The coal-field is synclinal in structure, Port Seton being about the centre; it contains ten seams of coal, and the area covered by it is some 30 square miles.

Glacial boulder clay lies over much of the lower ground, and ridges of gravel and sand flank the hills and form extensive sheets.

Traces of old raised sea-beaches are found at several points along the coast. At North Berwick, Tynninghame and elsewhere there are stretches of blown sand. Limestone is worked at many places, and hematite was formerly obtained from the Garleton Hills.


Of the famed Gododdin of these lands, known to the Romans as the tribe of the Votadanii, little trace remains beyond a few Old Welsh elements in place names and their fortifications; circular camps are found at Garvald and Whittinghame and hill forts, notably on Traprain law. Few traces remain in East Lothian either of the Roman occupation.

After the Romans retreated, the Gododdin kingdom thrived for a century or two before being subdued by the incoming English, the Bernicians whose kingdom united with its southern neighbour to become the Kingdom of the Northumbrians. It is to the Northumbrians that much of the county is owed; the place-names are almost all English. Dunbar (Dynbaer) was the seat of a Northumbrian Ealdorman (and Bishop Wilfred was imprisoned here by the king around 680).In those days the lands of the Lothians were known by the Anglo-Saxons as Loðen, which encompassed all the land north of the River Tweed. The name though is ancient, believed to date from the days of the Gododdin. In the tenth century, or possibly 1018, the Lothians and their people were joined to Scotland.

This county emerges early in history; the early twelfth century Charters of that great reformer King David I refer to grants in Hadintunschira (and variant spellings), and it appears to have been a prosperous and important shire.

Haddingtonshire was comparatively prosperous until the civil wars of the houses of Bruce and Baliol, and the constant strife with the Kings of England caused by the Auld Alliance. Its place on the road from England to Edinburgh brought armies this way time out of mind.

Through Haddingtonshire came James IV in September 1513 on his last, mad invasion of England that ended in the slaughter of the King and the flower of Scotland at Flodden Field, and here 40 years later came the forces of Henry VIII of England as he began the “Rough Wooing” – seeking by force to win a marriage treaty between two children; his son Edward and Mary Queen of Scots. The last battle of this island’s fratricidal wars, the last ever between the Kingdoms of Scotland and England, was fought just over the boundary in Midlothian, at Pinkie Cleugh.

The shire was not to be sure of peace until the union of the crowns in 1603, but even so all was not quite over as the Wars of the Three Kingdoms broke out and Cromwell came here, victorious at Dunbar in 1650. As the 1745 Jacobite rebellion pressed south from the Highlands, at Prestonpans in 1745 the rebels won the field to secure the road to Edinburgh. That though was the last battle and thereafter East Lothian was allowed to blossom and prosper.

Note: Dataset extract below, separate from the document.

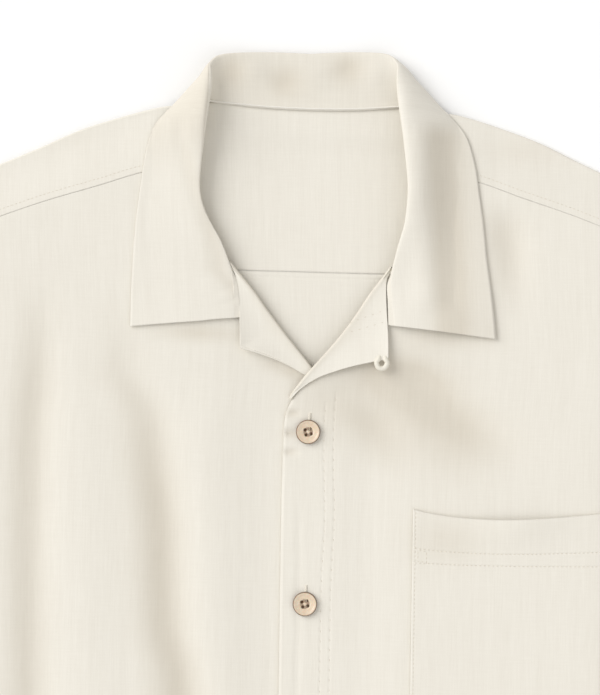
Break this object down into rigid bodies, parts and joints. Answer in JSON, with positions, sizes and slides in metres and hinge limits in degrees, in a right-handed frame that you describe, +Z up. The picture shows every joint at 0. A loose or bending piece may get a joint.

In the Victorian Age, the railways came here. Forging lines to Edinburgh, the North British Railway Company linked the towns and villages of East Lothian. (They too took the time to rename a town; Linton became ‘East Linton’ to avoid confusion with ‘West Linton’ in Peeblesshire. The main line ran (as it still does) between Edinburgh and Berwick but branches were sent off at Drem to North Berwick, at Longniddry to Haddington and also to Gullane, at Smeaton (in Mid-Lothian) to Macmerry, and at Ormiston to Gifford, providing a grant county network and enabling the easy traffic of men and produce across the county. At the same time such seaside resorts as North Berwick could flourish and take their current form.